By some measures, coastal Mississippi's recovery is coming along. The state has sped things along by opting to send checks directly to survivors, instead of requiring the submittal of communitywide plans for large-scale aid, as Louisiana has done. Mississippi so far has distributed $958.2 million to 26,500 storm-wrecked households located above the flood zone. Up the beach in Biloxi, the casinos have led a surging boardwalk revival. When the battered Bay Bridge between Bay St. Louis and Pass Christian reopened in May, months ahead of schedule, locals like Chuck Breath conceded he'd never seen "a chunk of concrete look so beautiful."

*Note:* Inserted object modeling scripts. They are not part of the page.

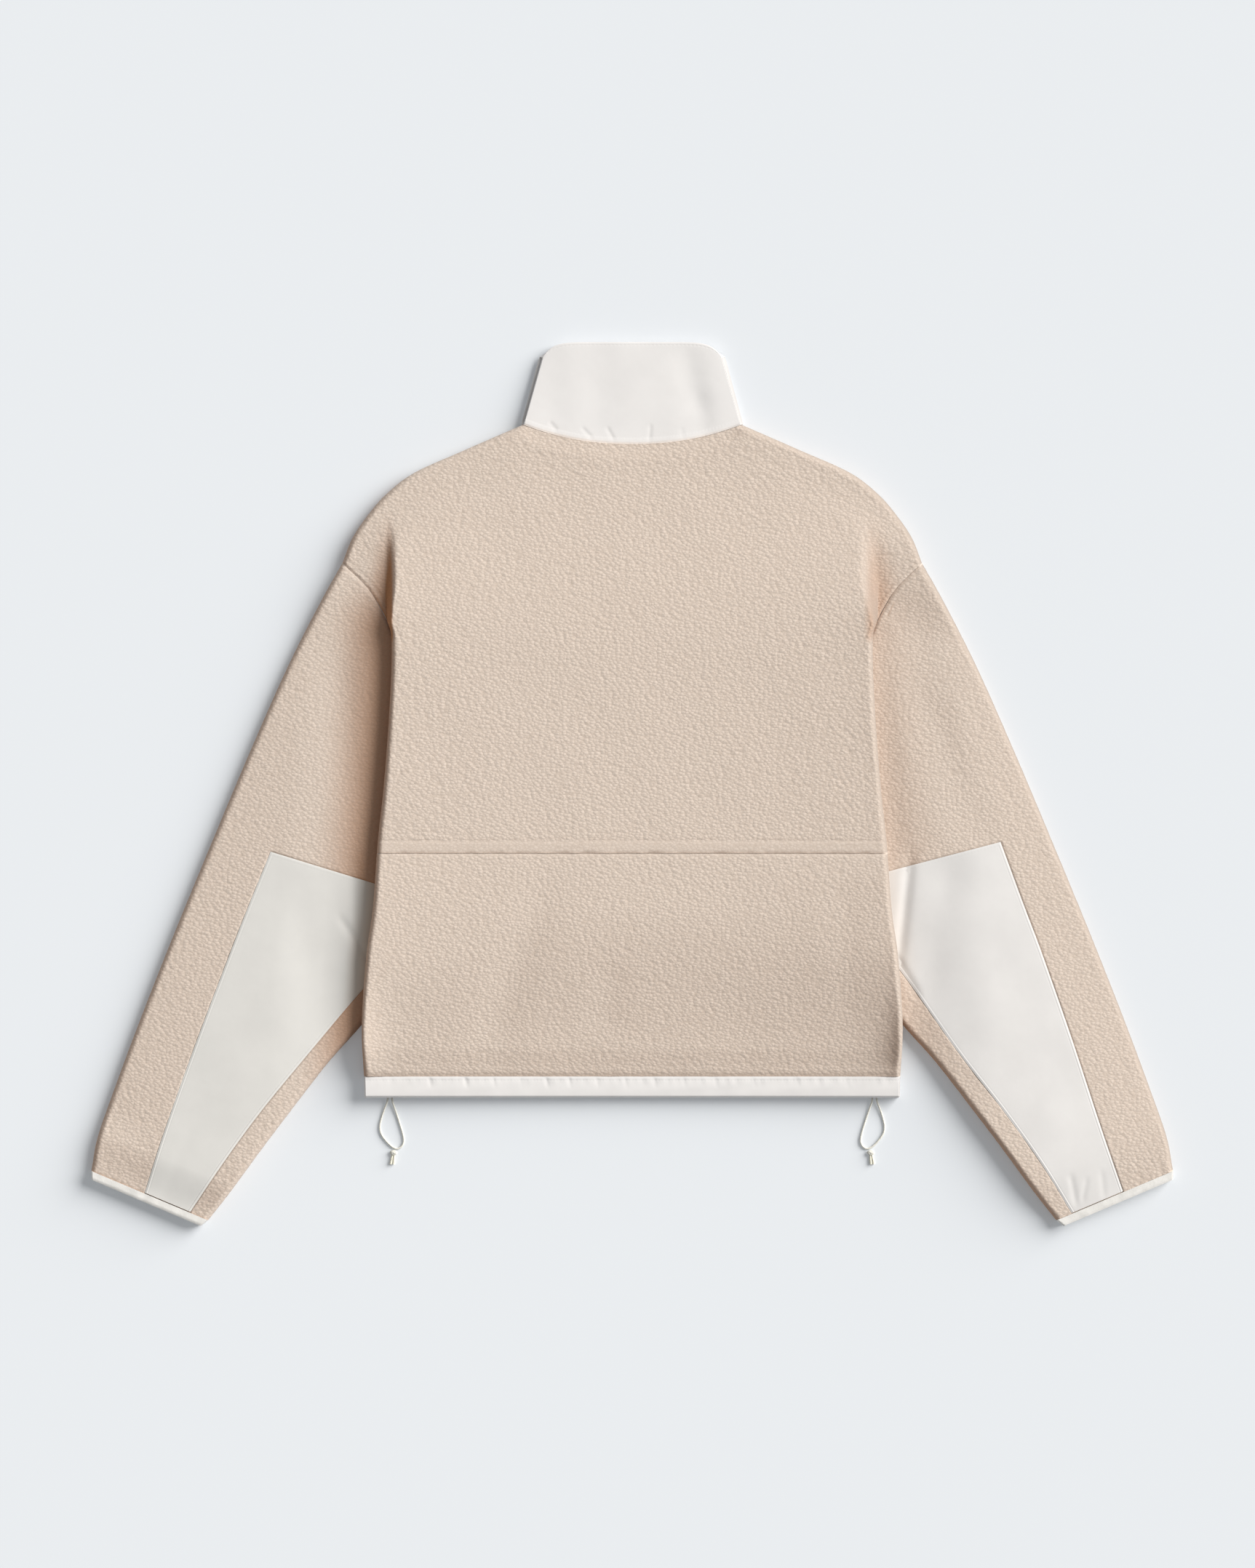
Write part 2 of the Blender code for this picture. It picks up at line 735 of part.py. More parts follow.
def make_studs():
    sides = 20
    for index in range(STUDS):
        mesh = bmesh.new()
        y = STUD_TOP_Y - STUD_PITCH * index
        place = Vector((0.0, y, STUD_LEVEL + STUD_HEIGHT / 2)) * MM
        cap = bmesh.ops.create_cone(
            mesh,
            cap_ends=True,
            segments=sides,
            radius1=STUD_RIM * MM,
            radius2=STUD_RADIUS * MM,
            depth=STUD_HEIGHT * MM,
        )
        bmesh.ops.translate(mesh, verts=cap["verts"], vec=place)
        finished(f"stud_{index + 1}", "stud", mesh)


def make_cord(name, sign):
    data = bpy.data.curves.new(name, "CURVE")
    data.dimensions = "3D"
    data.bevel_depth = CORD_RADIUS * MM
    data.bevel_resolution = 2
    data.use_fill_caps = True
    route = Line(CORD_ROUTE)
    line = data.splines.new("POLY")
    line.points.add(CORD_POINTS - 1)
    for index, point in enumerate(line.points):
        place = route.at(index / (CORD_POINTS - 1))
        point.co = (-place.x * sign * MM, place.y * MM, place.z * MM, 1.0)
    data.materials.append(material("cord"))
    made = bpy.data.objects.new(name, data)
    bpy.context.scene.collection.objects.link(made)


def make_cord_end(name, sign):
    """The knot that closes a loop, with its two cut ends laid together as one tail."""
    knot_x, knot_y = KNOT_PLACE
    run = Vector(TAIL_END) - Vector(KNOT_PLACE)
    mesh = bmesh.new()
    tail = bmesh.ops.create_cube(mesh, size=1.0)
    for point in tail["verts"]:
        if point.co.y > 0:
            point.co.x *= TAIL_NECK
    size = Vector((TAIL_WIDTH, run.length, TAIL_THICKNESS)) * MM
    bmesh.ops.scale(mesh, verts=tail["verts"], vec=size)
    turn = Matrix.Rotation(math.atan2(run.x, -run.y), 3, "Z")
    bmesh.ops.rotate(mesh, verts=tail["verts"], cent=(0, 0, 0), matrix=turn)
    centre = (knot_x + run.x / 2, knot_y + run.y / 2, TAIL_THICKNESS / 2 + TAIL_LEVEL)
    bmesh.ops.translate(mesh, verts=tail["verts"], vec=Vector(centre) * MM)
    bmesh.ops.scale(mesh, verts=mesh.verts, vec=(-sign, 1.0, 1.0))
    guide = finished(f"{name}_tail", "cord", mesh)
    guide.hide_render = True
    guide.display_type = "WIRE"
    mesh = bmesh.new()
    bmesh.ops.create_icosphere(mesh, subdivisions=2, radius=0.5)
    bmesh.ops.scale(mesh, verts=mesh.verts, vec=Vector(KNOT_SIZE) * MM)
    place = Vector((-sign * knot_x, knot_y, KNOT_SIZE[2] / 2 + KNOT_LEVEL)) * MM
    bmesh.ops.translate(mesh, verts=mesh.verts, vec=place)
    knot = finished(name, "cord", mesh)
    union = knot.modifiers.new("tail", "BOOLEAN")
    union.operation = "UNION"
    union.object = guide


def main():
    clear_scene()
    make_back()
    make_fronts()
    make_sleeves()
    make_elbow_panels()
    make_cuffs()
    make_hem_casing()
    make_collar()
    make_plackets()
    make_studs()
    for name, sign in (("left", -1.0), ("right", 1.0)):
        make_cord(f"cord_{name}", sign)
        make_cord_end(f"cord_end_{name}", sign)


main()
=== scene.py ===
"""Dresses the laid fleece jacket: nubby pile, woven trims, stitched seams and elastic cords.

Places are worked out in millimetres, as in the part's source, and become metres where a
mesh is made. The plan repeats the source's lines, apart from the elbow panels' own. On
symmetrical pieces it is the right half's, and the left half mirrors it.
"""

import math

import bmesh
import bpy
import numpy as np
from mathutils import Matrix, Vector


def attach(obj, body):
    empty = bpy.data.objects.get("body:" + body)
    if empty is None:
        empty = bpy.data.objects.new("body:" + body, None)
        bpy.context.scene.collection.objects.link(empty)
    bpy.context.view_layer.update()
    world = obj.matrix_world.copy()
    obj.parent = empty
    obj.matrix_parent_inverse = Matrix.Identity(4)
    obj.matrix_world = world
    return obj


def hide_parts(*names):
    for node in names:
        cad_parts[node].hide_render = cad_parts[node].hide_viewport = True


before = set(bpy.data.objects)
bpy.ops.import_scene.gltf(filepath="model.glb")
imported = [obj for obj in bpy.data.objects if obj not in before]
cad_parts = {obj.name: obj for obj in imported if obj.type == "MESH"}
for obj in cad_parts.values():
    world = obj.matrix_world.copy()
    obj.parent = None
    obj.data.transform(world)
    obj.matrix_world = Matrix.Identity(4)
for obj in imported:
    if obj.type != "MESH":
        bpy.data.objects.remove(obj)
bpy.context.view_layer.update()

MM = 0.001
SEAM = 0.3
CURVED_SEAM = 0.9
HAIR = 0.1  # the gap that still shows in a seam that the pile closes over
FLEECE = 5.0
BODY_DEPTH = 13.4
HEM_DEPTH = 11.6
NECK_DIP = 1.4
SLEEVE_DEPTH = 13.6
SLEEVE_PRESSED = 10.6
CUFF_DEPTH_AT_FLEECE = 10.8
EDGE_RADIUS = 4.5
ON_THE_EDGE = 0.01
WOVEN = 1.2
COLLAR_WALL = 3.0
COLLAR_DEPTH = (9.9, 7.2)
COLLAR_RADIUS = 0.8
CASING_WALL = 3.0
HEM_RADIUS = 1.2
CASING_DEPTH = 9.4
BINDING_WALL = 2.6

SEAM_Y = -58.9
WELT = 9.6
WELT_RISE = 0.8
HEM_Y = -249.3
HEM_END_Y = -267.5
NECK_X, NECK_Y = 93.6, 306.3
BACK_NECK_Y = 289.9
FRONT_NECK_Y = 229.0
COLLAR_CORNER = (76.9, 363.3)
COLLAR_TOP_Y = 377.0
FRONT_TOP_Y = 316.0
FRONT_EDGE_X = 12.9
BACK_NECK_POWER = 2.2
FRONT_NECK_POWER = 2.6
COLLAR_CORNER_POWER = 9.5

RAMP_LOW, RAMP_HIGH = 50.0, 90.0
HEM_REACH = 110.0
RAMP_SHIFT = 8.0
LIFT_TOP_Y, LIFT_FALL = 170.0, 50.0
PANEL_TOP_Y, PANEL_FALL = -48.0, 40.0
TURN_TOP_Y, TURN_FALL = 150.0, 24.0
HEM_EASE, NECK_EASE, CUFF_EASE = 25.0, 16.0, 35.0
PRESSED_BESIDE, SLEEVE_EASE = 8.0, 72.0
COVER_TOP_Y, PRESSED_TOP_Y = 118.0, 129.0
NECK_SHARE = 0.36
STUDS = 6

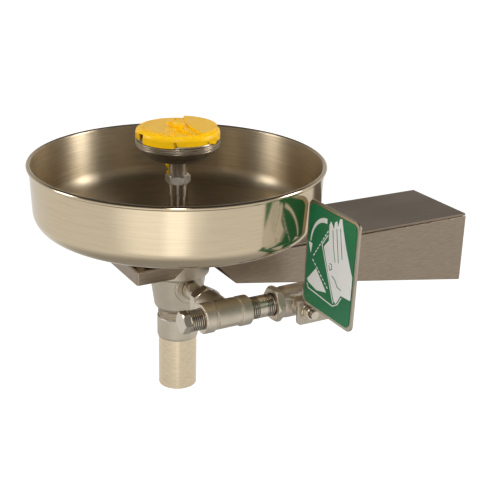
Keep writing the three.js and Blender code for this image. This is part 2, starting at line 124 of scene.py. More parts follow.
class EyewashColours(bpy.types.PropertyGroup):
    """Base colours of the finishes."""

    steel: colour("Polished steel", "Bowl and bright steel", (0.66, 0.55, 0.385))
    satin: colour("Satin steel", "Folded arm and its cover", (0.32, 0.257, 0.194))
    casting: colour("Casting", "Blasted waste body and valve", (0.66, 0.585, 0.47))
    fitting: colour("Fitting steel", "Turned pipe fittings and the flag", (0.66, 0.59, 0.48))
    chrome: colour("Dark chrome", "Stem and head trim", (0.40, 0.335, 0.25))
    yellow: colour("Yellow plastic", "Dust cover and its strap", (1.0, 0.56, 0.0))
    green: colour("Green label", "Flag label", (0.011, 0.165, 0.062))
    black: colour("Black plastic", "Head shell", (0.07, 0.057, 0.042))
    white: colour("White", "Label symbol, seats and spray plate", (0.82, 0.81, 0.78))
    floor: colour("Floor", "Studio floor", (0.25, 0.25, 0.25))


class EyewashStudio(bpy.types.PropertyGroup):
    """Camera and lights."""

    lens: FloatProperty(
        name="Lens", description="Focal length", default=74.2, min=20, max=200, subtype="DISTANCE_CAMERA"
    )
    side_glow: FloatProperty(
        name="Side cards", description="Brightness of the two side cards", default=8.0, min=0, max=20
    )
    front_glow: FloatProperty(
        name="Front card", description="Brightness of the wide card by the camera", default=0.42, min=0,
        max=20
    )
    strip_glow: FloatProperty(
        name="Strip card", description="Brightness of the tall narrow card by the camera", default=0.34,
        min=0, max=20
    )
    key_glow: FloatProperty(
        name="Key card", description="Brightness of the small card above the camera", default=12.0,
        min=0, max=30
    )
    top_power: FloatProperty(
        name="Top box", description="Power of the overhead light", default=70, min=0, unit="POWER"
    )
    floor_drop: FloatProperty(
        name="Floor drop", description="Floor below the tail", default=0.9, min=0.2, max=2, unit="LENGTH"
    )


def sizes():
    return bpy.context.scene.eyewash_sizes


def colours():
    return bpy.context.scene.eyewash_colours


def studio():
    return bpy.context.scene.eyewash_studio


# ---- making solids ----
def turned(profile, steps=None, closed=True):
    """Turns a profile of (radius, height[, fillet]) once round Z."""
    bm = bmesh.new()
    points = [bm.verts.new((p[0], 0, p[1])) for p in profile]
    pairs = list(zip(points, points[1:])) + ([(points[-1], points[0])] if closed else [])
    for pair in pairs:
        bm.edges.new(pair)
    for point, given in zip(points, profile):
        if len(given) > 2:
            bmesh.ops.bevel(
                bm, geom=[point], offset=given[2], segments=4, profile=0.5, affect="VERTICES", material=-1
            )
    loose = [v for v in bm.verts if v.is_wire]
    wires = [e for e in bm.edges if e.is_wire]
    bmesh.ops.spin(
        bm, geom=loose + wires, axis=(0, 0, 1), cent=(0, 0, 0), angle=2 * pi,
        steps=steps or sizes().turn_steps, use_merge=True,
    )
    bmesh.ops.remove_doubles(bm, verts=bm.verts, dist=1e-4)
    bmesh.ops.recalc_face_normals(bm, faces=bm.faces)
    return bm


def drum(r, z0, z1, steps=None):
    return turned([(0, z0), (r, z0), (r, z1), (0, z1)], steps, closed=False)


def sleeve(r, bore, z0, z1, ease=0.0, steps=None):
    """A tube whose outer ends may be eased."""
    eased = (ease,) if ease else ()
    return turned([(bore, z0), (r, z0) + eased, (r, z1) + eased, (bore, z1)], steps)


def crests(r, start, step, turns):
    """The profile of a run of thread crests, each with a root on both sides."""
    root = r - sizes().thread_depth
    run = []
    for i in range(turns):
        z = start + i * step
        run += [(root, z + step * 0.1), (r, z + step * 0.3), (r, z + step * 0.7), (root, z + step * 0.9)]
    return run


def threaded(r, bore, z0, z1, start, end, steps=None):
    """A tube with thread grooves between two heights."""
    turns = max(1, round((end - start) / sizes().thread_pitch))
    run = crests(r, start, (end - start) / turns, turns)
    below = [(r, z0)] if z0 < start - 0.01 else []
    above = [(r, z1)] if z1 > end + 0.01 else []
    lead_in = [(r, start)] if below else []
    lead_out = [(r, end)] if above else []
    outside = below + lead_in + run + lead_out + above
    low = outside[0][1] if not below else z0
    high = outside[-1][1] if not above else z1
    return turned([(bore, low)] + outside + [(bore, high)], steps)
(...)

Uninsured in low-lying Pearlington

But for at least 7,000 uninsured Mississippi households in tucked-away spots like Pearlington – one of the poorest towns in one of the poorest states – precious little has been put back the way it was.

Pearlington, prestorm population 1,500, remains a sleepy haven of retirees, military veterans, working-class families, and others who could afford to buy a plot in the bottomlands and a small house, but not always the flood insurance. In such places, where elevation is barely above sea level, government red tape and natives not keen on changing their building standards have slowed the recovery to a crawl.

"A lot of these people ... don't know any other lifestyle. They live day to day in self-reliance, and part of that is to throw caution to the wind and hope everything is going to be OK," says Tom Dalessandri, an emergency management coordinator from Carbondale, Colo., who has worked extensively in Pearlington.

In part because Pearlington is a remote and unincorporated part of the county, residents here waited four days for rescue crews after the storm. Likewise, it is playing catch-up in the broader recovery.

Residents who did have insurance often took paltry settlements – averaging about $15,000 – to pay back storm debts. The post office washed away, and some residents still travel nearly 40 miles round trip each day to retrieve mail in Bay St. Louis, Miss.